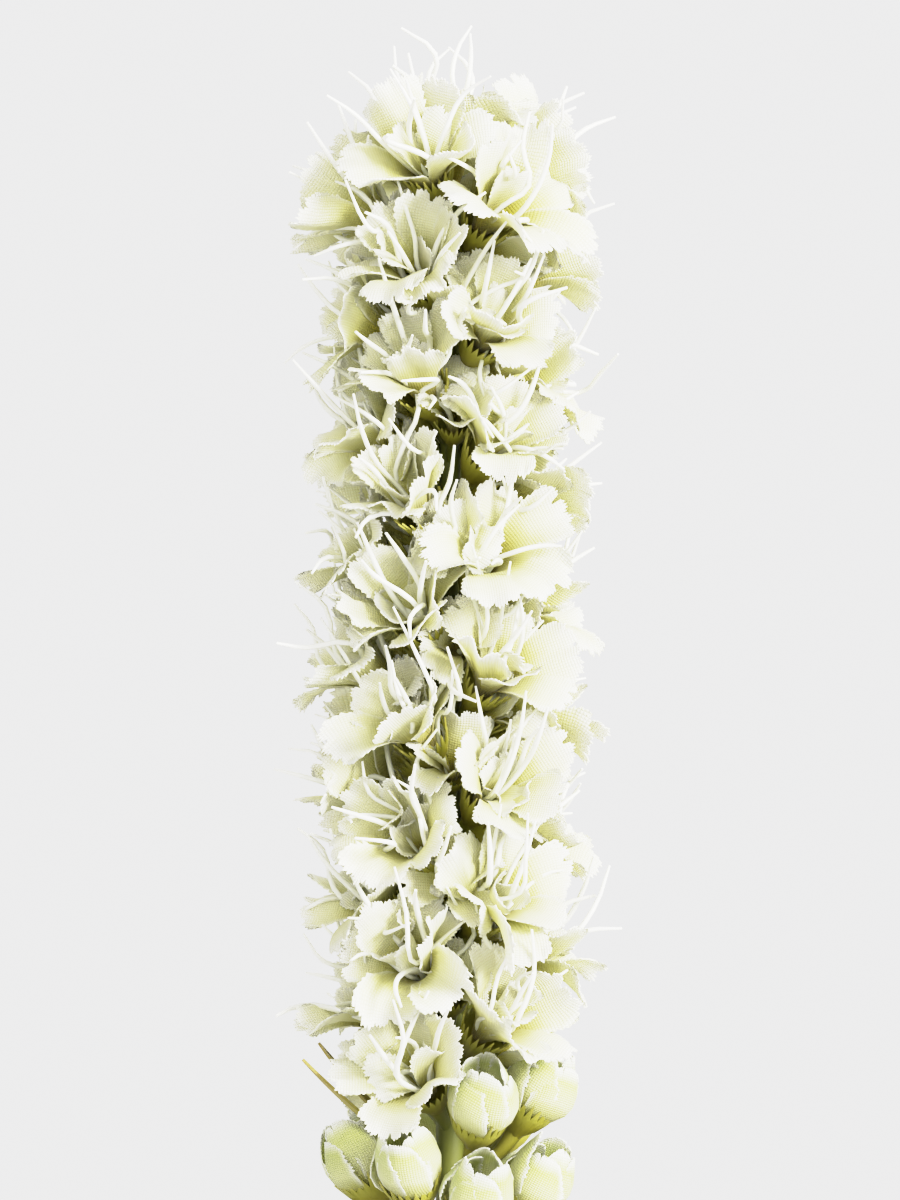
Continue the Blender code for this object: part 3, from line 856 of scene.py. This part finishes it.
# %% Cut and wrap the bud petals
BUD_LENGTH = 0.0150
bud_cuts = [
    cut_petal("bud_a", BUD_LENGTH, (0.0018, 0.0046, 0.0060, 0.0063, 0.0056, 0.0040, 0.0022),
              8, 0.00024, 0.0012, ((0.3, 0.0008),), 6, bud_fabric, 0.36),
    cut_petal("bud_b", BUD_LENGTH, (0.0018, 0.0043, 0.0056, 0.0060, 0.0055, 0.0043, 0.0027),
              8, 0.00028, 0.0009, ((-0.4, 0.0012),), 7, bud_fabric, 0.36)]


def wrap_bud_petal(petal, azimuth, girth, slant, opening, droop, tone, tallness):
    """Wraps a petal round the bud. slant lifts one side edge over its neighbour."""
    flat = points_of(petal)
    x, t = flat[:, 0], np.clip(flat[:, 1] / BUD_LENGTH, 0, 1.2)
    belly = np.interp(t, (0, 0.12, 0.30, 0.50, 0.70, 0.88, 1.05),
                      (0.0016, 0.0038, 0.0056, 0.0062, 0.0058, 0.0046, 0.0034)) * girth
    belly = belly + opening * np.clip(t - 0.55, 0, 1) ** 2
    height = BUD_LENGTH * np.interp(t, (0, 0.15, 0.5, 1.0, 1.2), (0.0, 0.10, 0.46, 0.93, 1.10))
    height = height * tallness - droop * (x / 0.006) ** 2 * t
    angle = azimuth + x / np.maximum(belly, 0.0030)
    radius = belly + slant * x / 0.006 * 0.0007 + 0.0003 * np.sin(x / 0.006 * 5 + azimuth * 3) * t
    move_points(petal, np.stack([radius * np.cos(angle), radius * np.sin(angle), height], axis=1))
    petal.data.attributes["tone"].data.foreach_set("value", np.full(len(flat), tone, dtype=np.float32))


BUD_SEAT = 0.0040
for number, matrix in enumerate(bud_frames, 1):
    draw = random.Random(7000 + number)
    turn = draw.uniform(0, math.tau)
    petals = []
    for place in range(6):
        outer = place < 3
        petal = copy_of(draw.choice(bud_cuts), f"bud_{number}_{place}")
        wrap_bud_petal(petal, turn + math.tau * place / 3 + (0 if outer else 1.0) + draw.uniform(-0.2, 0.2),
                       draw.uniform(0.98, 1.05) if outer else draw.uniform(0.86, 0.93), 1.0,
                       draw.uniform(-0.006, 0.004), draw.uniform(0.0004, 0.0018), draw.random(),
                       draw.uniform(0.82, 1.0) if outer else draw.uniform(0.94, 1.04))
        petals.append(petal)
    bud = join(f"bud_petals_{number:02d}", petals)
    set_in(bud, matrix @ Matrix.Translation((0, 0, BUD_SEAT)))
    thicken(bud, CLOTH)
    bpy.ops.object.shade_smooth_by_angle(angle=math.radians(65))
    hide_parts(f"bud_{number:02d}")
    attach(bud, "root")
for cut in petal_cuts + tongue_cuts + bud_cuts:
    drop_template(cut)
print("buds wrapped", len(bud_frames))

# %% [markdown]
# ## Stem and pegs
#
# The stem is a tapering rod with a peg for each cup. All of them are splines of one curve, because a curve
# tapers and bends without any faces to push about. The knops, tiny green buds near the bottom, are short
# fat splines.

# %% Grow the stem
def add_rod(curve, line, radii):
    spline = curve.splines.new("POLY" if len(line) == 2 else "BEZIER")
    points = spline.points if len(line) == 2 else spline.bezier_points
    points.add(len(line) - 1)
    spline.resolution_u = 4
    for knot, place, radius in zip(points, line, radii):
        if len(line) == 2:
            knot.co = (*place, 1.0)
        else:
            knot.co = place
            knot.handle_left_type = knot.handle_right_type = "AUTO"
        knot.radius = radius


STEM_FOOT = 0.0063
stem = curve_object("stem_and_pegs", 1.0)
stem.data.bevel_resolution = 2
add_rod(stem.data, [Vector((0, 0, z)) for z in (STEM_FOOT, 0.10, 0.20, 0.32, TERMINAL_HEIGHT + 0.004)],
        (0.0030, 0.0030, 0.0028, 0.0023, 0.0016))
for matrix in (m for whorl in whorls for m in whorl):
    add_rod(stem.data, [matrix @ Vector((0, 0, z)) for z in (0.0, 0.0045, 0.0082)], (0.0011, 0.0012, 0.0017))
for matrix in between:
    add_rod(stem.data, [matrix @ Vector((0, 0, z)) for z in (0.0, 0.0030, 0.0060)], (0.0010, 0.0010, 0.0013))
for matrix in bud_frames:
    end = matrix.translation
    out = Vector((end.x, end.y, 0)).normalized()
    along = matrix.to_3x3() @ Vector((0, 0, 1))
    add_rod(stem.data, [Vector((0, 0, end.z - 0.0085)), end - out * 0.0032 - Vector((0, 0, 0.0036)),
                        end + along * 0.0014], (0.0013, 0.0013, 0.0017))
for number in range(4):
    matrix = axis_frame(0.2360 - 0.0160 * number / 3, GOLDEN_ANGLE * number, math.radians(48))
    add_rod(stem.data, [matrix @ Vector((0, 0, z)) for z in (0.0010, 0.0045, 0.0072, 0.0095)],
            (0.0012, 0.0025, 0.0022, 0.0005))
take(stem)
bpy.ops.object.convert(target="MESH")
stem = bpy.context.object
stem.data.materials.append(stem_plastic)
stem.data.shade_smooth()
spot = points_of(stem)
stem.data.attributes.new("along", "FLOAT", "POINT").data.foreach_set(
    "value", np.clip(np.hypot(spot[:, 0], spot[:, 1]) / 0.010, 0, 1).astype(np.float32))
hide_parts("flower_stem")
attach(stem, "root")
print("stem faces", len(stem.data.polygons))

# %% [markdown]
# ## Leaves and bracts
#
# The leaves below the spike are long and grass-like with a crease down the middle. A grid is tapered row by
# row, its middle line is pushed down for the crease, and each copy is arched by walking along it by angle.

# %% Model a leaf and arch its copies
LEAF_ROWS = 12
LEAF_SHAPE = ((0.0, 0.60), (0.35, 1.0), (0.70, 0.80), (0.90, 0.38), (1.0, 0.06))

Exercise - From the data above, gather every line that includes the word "number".

Final answer -
for number, matrix in enumerate(bud_frames, 1):
    draw = random.Random(7000 + number)
        petal = copy_of(draw.choice(bud_cuts), f"bud_{number}_{place}")
    bud = join(f"bud_petals_{number:02d}", petals)
    hide_parts(f"bud_{number:02d}")
for number in range(4):
    matrix = axis_frame(0.2360 - 0.0160 * number / 3, GOLDEN_ANGLE * number, math.radians(48))